Directions >> In how many lines of the data does the word "joints" appear? Give the number by itself.

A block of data

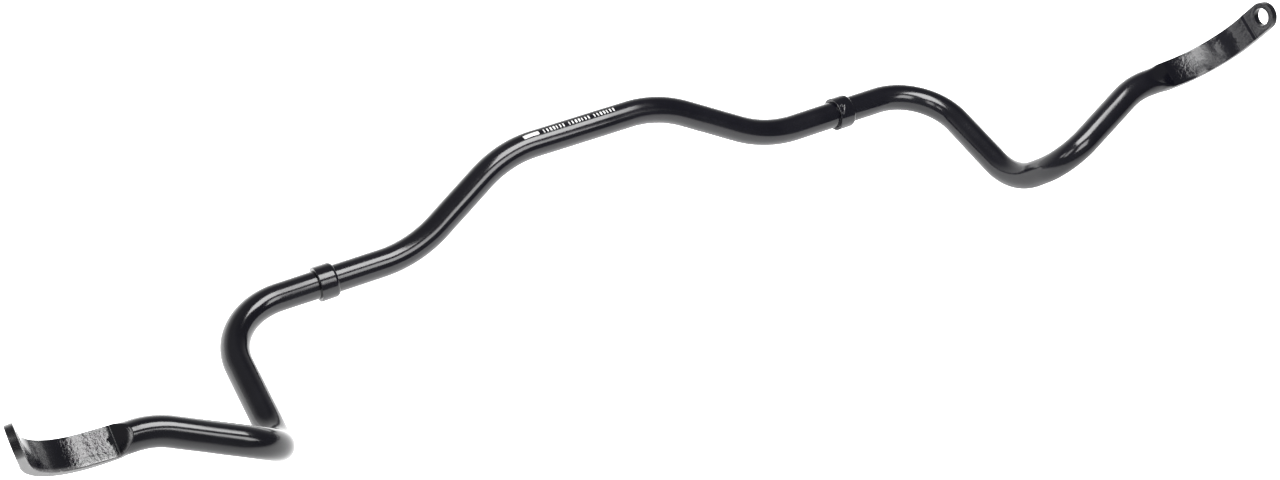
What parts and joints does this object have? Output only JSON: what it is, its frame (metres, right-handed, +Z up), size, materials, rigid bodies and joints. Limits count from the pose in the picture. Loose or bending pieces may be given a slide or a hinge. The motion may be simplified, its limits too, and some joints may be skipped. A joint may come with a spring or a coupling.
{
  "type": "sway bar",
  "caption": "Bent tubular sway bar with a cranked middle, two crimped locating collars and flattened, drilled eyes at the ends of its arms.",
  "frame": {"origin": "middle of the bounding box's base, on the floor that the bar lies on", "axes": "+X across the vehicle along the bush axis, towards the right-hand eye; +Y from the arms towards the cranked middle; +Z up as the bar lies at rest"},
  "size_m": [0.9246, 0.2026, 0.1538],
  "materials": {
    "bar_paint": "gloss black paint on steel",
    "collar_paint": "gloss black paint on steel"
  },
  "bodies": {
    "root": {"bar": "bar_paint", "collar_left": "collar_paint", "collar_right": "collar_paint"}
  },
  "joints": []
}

* * *

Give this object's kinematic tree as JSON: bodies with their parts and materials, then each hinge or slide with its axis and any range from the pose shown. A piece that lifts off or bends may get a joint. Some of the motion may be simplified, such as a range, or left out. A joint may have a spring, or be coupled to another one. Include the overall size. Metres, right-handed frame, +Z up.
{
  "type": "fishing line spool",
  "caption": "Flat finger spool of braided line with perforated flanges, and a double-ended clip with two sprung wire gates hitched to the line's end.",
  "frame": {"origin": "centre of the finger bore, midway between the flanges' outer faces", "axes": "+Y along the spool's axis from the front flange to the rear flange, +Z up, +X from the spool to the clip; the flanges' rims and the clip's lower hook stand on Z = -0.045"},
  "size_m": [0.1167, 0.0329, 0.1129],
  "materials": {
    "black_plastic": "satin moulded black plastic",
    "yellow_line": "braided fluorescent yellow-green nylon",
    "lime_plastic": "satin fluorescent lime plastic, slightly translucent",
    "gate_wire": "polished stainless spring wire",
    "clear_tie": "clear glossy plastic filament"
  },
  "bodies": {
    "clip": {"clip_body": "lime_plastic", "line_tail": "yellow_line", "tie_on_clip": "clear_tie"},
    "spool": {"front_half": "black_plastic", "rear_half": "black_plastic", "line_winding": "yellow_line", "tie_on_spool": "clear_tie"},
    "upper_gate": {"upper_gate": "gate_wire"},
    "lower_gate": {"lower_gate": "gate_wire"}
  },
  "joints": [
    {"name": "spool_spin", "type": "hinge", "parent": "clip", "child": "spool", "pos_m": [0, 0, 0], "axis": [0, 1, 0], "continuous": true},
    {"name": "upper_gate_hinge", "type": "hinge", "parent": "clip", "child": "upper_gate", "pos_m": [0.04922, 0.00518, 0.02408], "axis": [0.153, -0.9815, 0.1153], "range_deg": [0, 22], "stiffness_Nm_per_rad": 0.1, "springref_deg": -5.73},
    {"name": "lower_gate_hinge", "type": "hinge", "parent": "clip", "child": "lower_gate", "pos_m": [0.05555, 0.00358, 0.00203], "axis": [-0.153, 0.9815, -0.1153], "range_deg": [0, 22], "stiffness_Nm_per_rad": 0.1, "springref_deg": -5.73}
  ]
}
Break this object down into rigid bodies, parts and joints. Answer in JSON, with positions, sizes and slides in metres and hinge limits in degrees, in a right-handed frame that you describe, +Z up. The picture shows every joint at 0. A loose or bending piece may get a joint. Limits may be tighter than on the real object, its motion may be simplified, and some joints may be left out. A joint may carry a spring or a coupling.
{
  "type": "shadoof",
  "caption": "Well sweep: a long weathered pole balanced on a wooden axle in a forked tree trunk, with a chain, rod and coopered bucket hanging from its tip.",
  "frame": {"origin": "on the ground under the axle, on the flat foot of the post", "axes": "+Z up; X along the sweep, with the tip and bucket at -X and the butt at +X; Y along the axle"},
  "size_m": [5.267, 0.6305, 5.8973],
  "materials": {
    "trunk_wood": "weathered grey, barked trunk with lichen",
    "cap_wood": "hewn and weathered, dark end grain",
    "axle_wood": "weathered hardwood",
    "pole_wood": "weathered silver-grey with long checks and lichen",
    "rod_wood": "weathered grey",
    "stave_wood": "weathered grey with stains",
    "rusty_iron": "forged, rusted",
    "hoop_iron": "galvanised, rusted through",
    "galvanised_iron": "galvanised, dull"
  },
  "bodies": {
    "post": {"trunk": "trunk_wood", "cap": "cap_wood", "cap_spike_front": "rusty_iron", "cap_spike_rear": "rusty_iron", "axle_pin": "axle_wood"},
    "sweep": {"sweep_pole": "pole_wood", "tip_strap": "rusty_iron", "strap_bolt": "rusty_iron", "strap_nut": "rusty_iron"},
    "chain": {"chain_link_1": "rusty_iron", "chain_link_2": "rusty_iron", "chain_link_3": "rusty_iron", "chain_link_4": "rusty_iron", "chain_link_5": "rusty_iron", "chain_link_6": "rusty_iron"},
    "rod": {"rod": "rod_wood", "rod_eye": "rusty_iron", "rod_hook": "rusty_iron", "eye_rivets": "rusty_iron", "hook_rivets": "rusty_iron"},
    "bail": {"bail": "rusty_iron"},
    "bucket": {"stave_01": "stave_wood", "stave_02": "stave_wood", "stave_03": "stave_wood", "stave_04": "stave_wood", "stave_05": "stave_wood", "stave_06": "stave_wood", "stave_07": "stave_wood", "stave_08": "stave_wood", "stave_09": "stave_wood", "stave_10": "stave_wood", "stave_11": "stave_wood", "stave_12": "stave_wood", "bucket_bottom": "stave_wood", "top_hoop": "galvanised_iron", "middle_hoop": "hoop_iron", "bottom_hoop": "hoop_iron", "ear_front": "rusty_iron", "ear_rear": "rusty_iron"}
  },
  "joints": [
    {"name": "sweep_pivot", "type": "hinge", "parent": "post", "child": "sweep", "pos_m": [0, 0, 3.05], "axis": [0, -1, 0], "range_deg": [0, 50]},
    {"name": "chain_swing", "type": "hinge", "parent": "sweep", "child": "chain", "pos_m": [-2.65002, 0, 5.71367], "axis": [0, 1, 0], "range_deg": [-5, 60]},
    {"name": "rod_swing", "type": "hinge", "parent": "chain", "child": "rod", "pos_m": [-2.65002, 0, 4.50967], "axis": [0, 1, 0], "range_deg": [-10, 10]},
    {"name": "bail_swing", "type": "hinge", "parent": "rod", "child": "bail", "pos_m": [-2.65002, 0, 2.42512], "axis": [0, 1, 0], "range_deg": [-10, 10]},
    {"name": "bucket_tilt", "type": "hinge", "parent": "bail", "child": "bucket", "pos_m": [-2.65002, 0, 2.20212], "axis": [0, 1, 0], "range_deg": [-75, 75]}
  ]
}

Response >> 5